33.5 Example : Comparison of Texts Using an ESA Model

The examples shows the FEATURE_COMPARE function comparing texts for semantic relatedness (similarity) using the Explicit Semantic Analysis (ESA) prebuilt Wikipedia-based model, which extracts topics and compares text.

The examples shows an ESA model built against a prebuilt Wiki data set rendering over 200,000 features. The documents are analyzed as text and the document titles are given as the feature IDs. In the first example, the pair of sentence scores higher because Nick Price is a golfer born in South Africa.

Similar Texts

SELECT 1-FEATURE_COMPARE(esa_wiki_mod USING 'There are several PGA tour golfers from South Africa' text AND USING 'Nick Price won the 2002 Mastercard Colonial Open' text) similarity FROM DUAL;

The output is as follows:


SIMILARITY
----------
      .110

The output metric shows distance calculation. Therefore, smaller number represent more similar texts.
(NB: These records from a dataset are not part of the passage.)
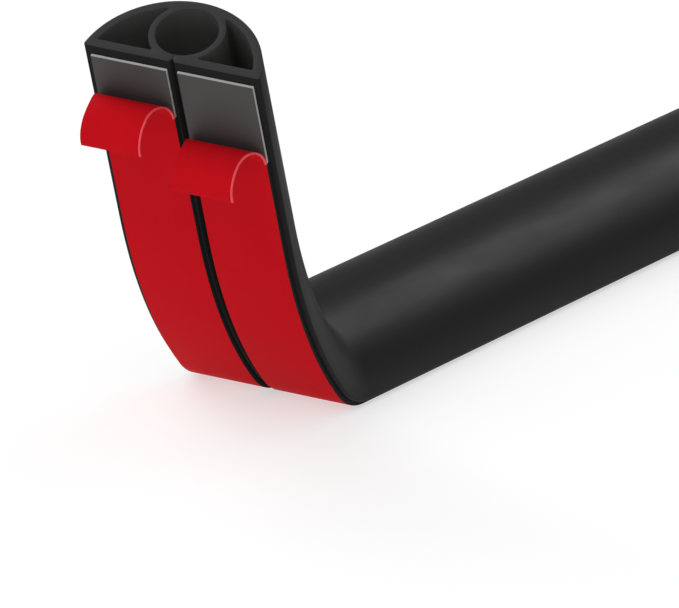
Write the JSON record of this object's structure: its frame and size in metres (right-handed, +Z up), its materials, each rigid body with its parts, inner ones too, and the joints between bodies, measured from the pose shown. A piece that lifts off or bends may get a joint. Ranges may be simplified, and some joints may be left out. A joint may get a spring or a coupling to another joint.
{
  "type": "floor cord cover",
  "caption": "D-section floor cord cover, flat with one end bent up, with a round cord bore, side chambers and adhesive tapes whose release liners are half peeled back.",
  "frame": {"origin": "on the floor, below the middle of the object's box", "axes": "+X along the cover from its bent-up end to its flat end, +Y across it, +Z up"},
  "size_m": [0.9578, 0.05, 0.1204],
  "materials": {
    "cover_rubber": "satin black extruded rubbery vinyl",
    "tape_adhesive": "dull dark grey adhesive",
    "liner_film": "smooth red release film with a soft sheen"
  },
  "bodies": {
    "root": {"cover_profile": "cover_rubber", "adhesive_tape_left": "tape_adhesive", "adhesive_tape_right": "tape_adhesive", "release_liner_left": "liner_film", "release_liner_right": "liner_film"}
  },
  "joints": []
}
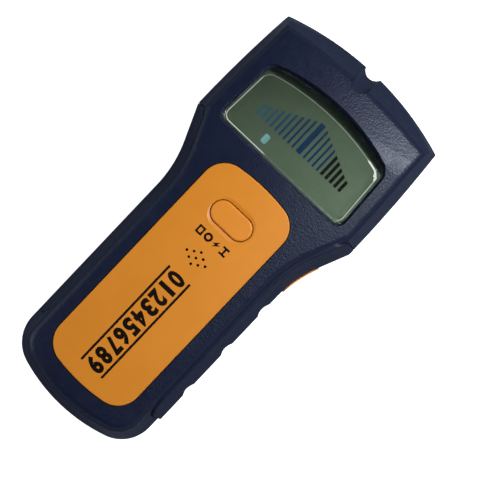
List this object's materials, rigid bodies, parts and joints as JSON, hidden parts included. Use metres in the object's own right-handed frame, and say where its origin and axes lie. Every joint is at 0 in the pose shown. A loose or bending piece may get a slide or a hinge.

So, 1 minus the distance in the queries result in similarity.

Dissimilar Texts

SELECT 1-FEATURE_COMPARE(esa_wiki_mod USING 'There are several PGA tour golfers from South Africa' text AND USING 'John Elway played quarterback for the Denver Broncos' text) similarity FROM DUAL;

The output is as follows:


SIMILARITY
----------
      .004